Data excerpts:
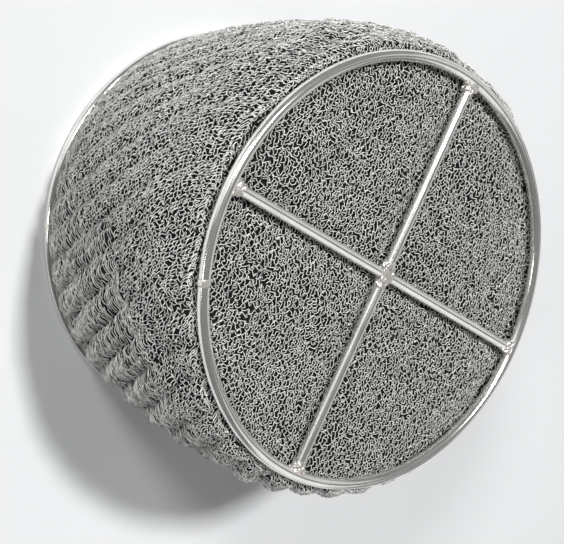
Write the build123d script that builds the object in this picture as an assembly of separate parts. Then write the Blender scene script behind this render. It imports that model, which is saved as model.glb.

==

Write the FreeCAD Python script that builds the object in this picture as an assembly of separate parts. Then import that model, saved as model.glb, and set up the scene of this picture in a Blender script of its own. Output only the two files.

...

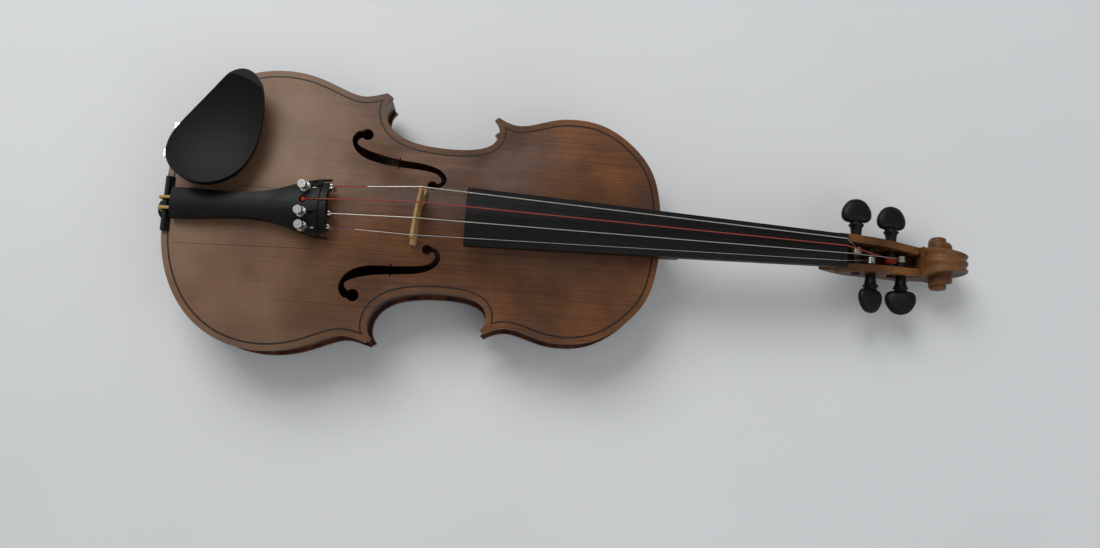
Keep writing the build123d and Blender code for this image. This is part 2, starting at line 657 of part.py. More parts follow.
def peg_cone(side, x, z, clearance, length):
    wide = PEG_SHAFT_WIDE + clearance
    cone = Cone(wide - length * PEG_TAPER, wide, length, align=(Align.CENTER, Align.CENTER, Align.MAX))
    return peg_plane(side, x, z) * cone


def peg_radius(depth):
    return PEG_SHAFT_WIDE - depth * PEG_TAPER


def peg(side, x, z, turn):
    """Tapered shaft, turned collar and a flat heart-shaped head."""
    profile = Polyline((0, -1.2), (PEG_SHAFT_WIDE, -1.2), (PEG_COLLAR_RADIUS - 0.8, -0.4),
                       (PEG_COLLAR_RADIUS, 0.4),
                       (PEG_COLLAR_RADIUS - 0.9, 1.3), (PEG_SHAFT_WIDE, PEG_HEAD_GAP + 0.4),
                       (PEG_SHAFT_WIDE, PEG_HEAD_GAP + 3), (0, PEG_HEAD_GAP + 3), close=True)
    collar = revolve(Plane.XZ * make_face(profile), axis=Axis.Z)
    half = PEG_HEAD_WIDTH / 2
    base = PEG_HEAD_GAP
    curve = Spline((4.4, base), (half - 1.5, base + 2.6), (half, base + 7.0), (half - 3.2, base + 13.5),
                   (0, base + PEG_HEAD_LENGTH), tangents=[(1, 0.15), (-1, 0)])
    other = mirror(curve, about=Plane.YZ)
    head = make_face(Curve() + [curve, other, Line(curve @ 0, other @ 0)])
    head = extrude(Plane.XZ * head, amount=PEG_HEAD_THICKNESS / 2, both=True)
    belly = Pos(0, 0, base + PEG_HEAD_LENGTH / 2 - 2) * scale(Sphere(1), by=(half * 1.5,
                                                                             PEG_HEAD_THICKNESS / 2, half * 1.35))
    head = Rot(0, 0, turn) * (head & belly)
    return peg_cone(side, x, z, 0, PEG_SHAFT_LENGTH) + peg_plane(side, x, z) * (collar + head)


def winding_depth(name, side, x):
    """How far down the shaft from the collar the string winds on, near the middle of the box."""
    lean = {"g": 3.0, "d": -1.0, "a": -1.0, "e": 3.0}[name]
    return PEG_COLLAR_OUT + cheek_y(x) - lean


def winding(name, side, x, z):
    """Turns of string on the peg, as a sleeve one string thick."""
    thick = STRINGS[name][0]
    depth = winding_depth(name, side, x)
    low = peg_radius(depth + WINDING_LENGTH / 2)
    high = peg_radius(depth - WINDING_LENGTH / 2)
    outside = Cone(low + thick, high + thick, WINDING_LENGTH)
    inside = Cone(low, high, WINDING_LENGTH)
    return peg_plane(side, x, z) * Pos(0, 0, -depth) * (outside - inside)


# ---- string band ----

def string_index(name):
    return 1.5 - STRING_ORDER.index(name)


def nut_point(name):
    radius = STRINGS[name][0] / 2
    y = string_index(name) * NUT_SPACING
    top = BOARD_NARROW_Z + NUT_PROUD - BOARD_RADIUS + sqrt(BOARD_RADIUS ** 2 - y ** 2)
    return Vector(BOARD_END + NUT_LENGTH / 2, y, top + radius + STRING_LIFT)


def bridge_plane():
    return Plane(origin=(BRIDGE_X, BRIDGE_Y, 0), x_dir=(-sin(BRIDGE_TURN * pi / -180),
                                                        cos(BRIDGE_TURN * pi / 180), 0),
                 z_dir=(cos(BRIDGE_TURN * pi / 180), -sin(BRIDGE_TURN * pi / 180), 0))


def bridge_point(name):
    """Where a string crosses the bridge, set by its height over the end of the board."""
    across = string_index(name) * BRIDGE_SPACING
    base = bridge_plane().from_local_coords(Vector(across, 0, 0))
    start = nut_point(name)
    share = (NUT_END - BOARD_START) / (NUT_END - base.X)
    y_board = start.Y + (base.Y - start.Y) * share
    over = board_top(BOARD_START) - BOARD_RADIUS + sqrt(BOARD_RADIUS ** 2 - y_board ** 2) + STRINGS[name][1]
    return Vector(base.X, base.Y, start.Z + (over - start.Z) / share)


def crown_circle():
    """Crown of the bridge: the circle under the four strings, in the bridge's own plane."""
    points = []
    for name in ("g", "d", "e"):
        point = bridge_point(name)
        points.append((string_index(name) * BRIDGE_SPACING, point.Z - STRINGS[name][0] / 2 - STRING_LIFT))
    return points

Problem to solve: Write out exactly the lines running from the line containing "Keep writing the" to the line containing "return PEG_SHAFT_WIDE - depth * PEG_TAPER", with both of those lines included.

Response below:
Keep writing the build123d and Blender code for this image. This is part 2, starting at line 657 of part.py. More parts follow.
def peg_cone(side, x, z, clearance, length):
    wide = PEG_SHAFT_WIDE + clearance
    cone = Cone(wide - length * PEG_TAPER, wide, length, align=(Align.CENTER, Align.CENTER, Align.MAX))
    return peg_plane(side, x, z) * cone


def peg_radius(depth):
    return PEG_SHAFT_WIDE - depth * PEG_TAPER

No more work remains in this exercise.